While no statistical significance was found between the greases on noise damping characteristics, Dodos noted the PAO and PAG greases provided relatively quieter operation of leakage tendency equipment compared to the POE-based formulation.
The POE and PAG base oils possessed a higher dielectric strength compared to PAO base oil, which was comparable to a typical transformer oil. The analysis indicated that the selected base oils are all appropriate for greases requiring medium-volume resistivity as they are neither purely conductive or insulating materials.

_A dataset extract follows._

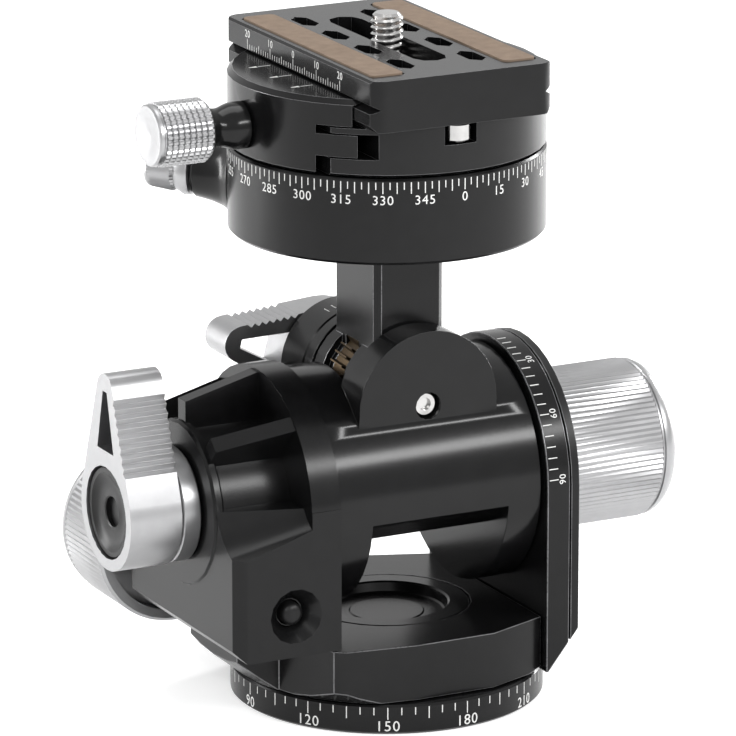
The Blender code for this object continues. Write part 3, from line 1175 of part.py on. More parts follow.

Results from the grease electric properties slightly contradict the base oil results. The PAO- and POE- based greases offered similar dielectric strength that could meet the requirements for an elevated behaviour in this parameter, says Dodos. However, the breakdown voltage of the PAG-based grease was substantially lower and regularly below the detection threshold of 10 kV. Further investigation of this finding is recommended, as the behaviour is at odds with the dielectric strength of the base oil, says Dodos.
In a continuation of this project, the cold flow properties of these three polyurea grease formulations are investigated, since this is also an important parameter for EV applications. The preliminary results obtained by DIN 51805, a test method that tests the flow of greases at low temperatures, show that at -30oC the flow pressure of all greases is satisfactory, being below the threshold of 1000 mbar. At lower temperatures, the presence of PAO or PAG appears to be more beneficial. A more detailed report of this work will be available later this year.
The development of specific specifications and standardised test methods within the grease industry is critical, particularly when it comes to the electric protocols of greases for EV applications. Collaboration between original equipment manufacturers (OEMs) and the grease industry is essential to ensure formulations that meet the evolving demands of a rapidly growing EV market.